**SHORT PROBLEM:**
Set down exactly the lines that run from the line with "obj.matrix_world = Matrix.Identity(4)" to the end of the data, and nothing else.

**DATA SEGMENT:**
··········

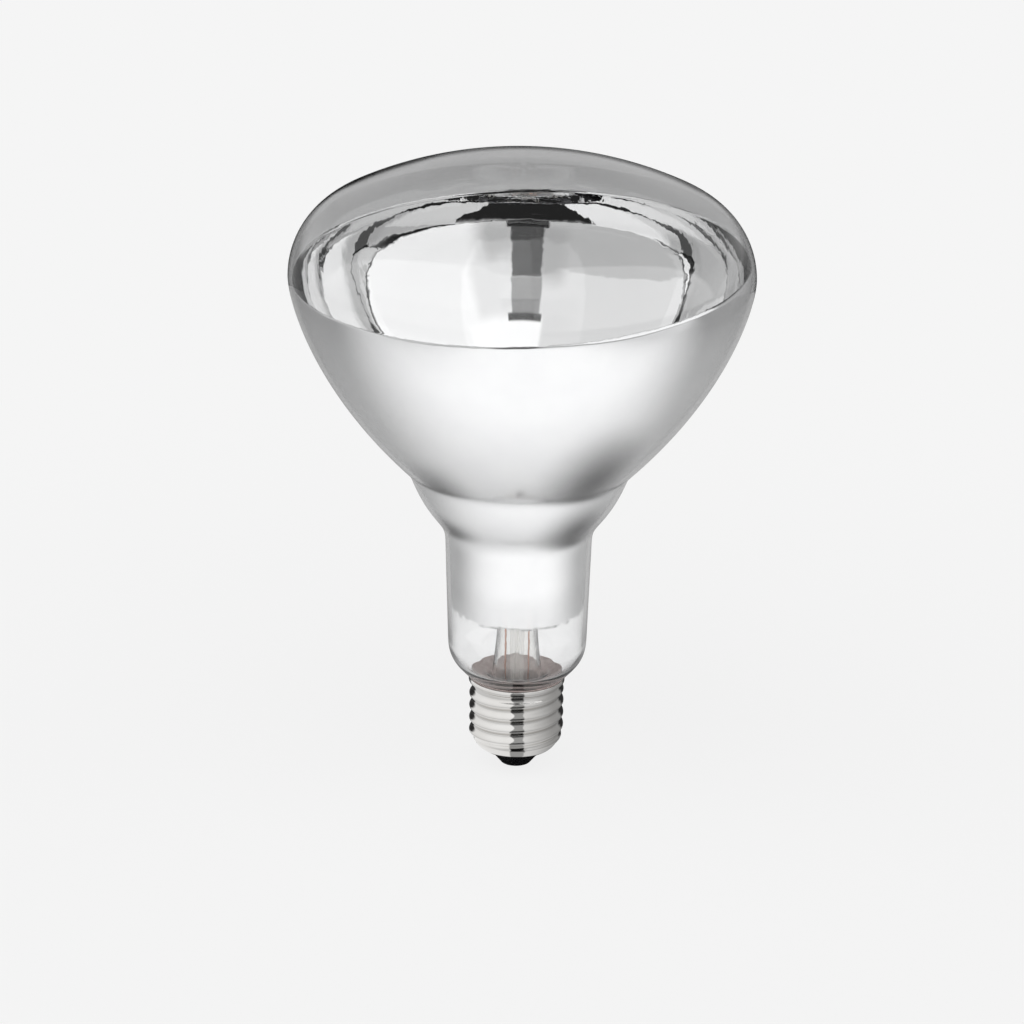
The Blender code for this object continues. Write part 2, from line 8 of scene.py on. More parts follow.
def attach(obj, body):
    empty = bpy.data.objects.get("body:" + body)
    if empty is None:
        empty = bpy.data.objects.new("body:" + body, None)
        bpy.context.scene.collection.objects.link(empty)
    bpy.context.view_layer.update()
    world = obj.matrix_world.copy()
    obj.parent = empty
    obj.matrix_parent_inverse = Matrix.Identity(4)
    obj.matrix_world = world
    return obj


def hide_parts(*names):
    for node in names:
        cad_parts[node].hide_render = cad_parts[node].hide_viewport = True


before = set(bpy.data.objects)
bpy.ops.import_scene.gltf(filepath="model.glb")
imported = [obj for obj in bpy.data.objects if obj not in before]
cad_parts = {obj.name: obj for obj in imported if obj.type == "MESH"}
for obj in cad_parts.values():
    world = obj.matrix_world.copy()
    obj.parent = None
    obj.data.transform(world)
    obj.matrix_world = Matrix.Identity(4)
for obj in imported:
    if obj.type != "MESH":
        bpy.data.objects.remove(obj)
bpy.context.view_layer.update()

MM = 0.001

# Outline of the blown bulb in millimetres, from the cap up
BULB_R = 62.5
FACE_EDGE_RADIUS = 22.1
FACE_DOME_RADIUS = 113.0
BOWL_FOOT_R = 30.25
BOWL_FOOT_ANGLE = 45.9
BOWL_FOOT_PULL = 37.8
BOWL_RIM_PULL = 4.5
BULGE_FOOT_ANGLE = 19.7
BULGE_FOOT_PULL = 15.8
BULGE_NECK_PULL = 6.8
NECK_TOP_R = 20.05
NECK_FOOT_R = 19.1
SHOULDER_RADIUS = 9.3
SHOULDER_ANGLE = 45.0
GLASS_WALL = 1.1
WIDEST_Z = 142.4
BOWL_FOOT_Z = 87.6
NECK_TOP_Z = 67.3
SHOULDER_Z = 37.2
CREASE_RADIUS = 1.6
HEEL_FLOOR_R = 10.6
HEEL_FLOOR_Z = 28.6
HEEL_PULL = 1.8
HEEL_DROP = 2.0

# Mirror coating
COATING_GAP = 0.03
COATING_THICKNESS = 0.06
COATING_EDGE_Z = 146.3
COATING_EDGE_TILT = 4.43
COATING_EDGE_TURN = 58.0
COATING_FOOT_Z = 47.4
FILM_ROWS = 110
FILM_SEGMENTS = 320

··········

**CORRECT ANSWER:**
    obj.matrix_world = Matrix.Identity(4)
for obj in imported:
    if obj.type != "MESH":
        bpy.data.objects.remove(obj)
bpy.context.view_layer.update()

MM = 0.001

# Outline of the blown bulb in millimetres, from the cap up
BULB_R = 62.5
FACE_EDGE_RADIUS = 22.1
FACE_DOME_RADIUS = 113.0
BOWL_FOOT_R = 30.25
BOWL_FOOT_ANGLE = 45.9
BOWL_FOOT_PULL = 37.8
BOWL_RIM_PULL = 4.5
BULGE_FOOT_ANGLE = 19.7
BULGE_FOOT_PULL = 15.8
BULGE_NECK_PULL = 6.8
NECK_TOP_R = 20.05
NECK_FOOT_R = 19.1
SHOULDER_RADIUS = 9.3
SHOULDER_ANGLE = 45.0
GLASS_WALL = 1.1
WIDEST_Z = 142.4
BOWL_FOOT_Z = 87.6
NECK_TOP_Z = 67.3
SHOULDER_Z = 37.2
CREASE_RADIUS = 1.6
HEEL_FLOOR_R = 10.6
HEEL_FLOOR_Z = 28.6
HEEL_PULL = 1.8
HEEL_DROP = 2.0

# Mirror coating
COATING_GAP = 0.03
COATING_THICKNESS = 0.06
COATING_EDGE_Z = 146.3
COATING_EDGE_TILT = 4.43
COATING_EDGE_TURN = 58.0
COATING_FOOT_Z = 47.4
FILM_ROWS = 110
FILM_SEGMENTS = 320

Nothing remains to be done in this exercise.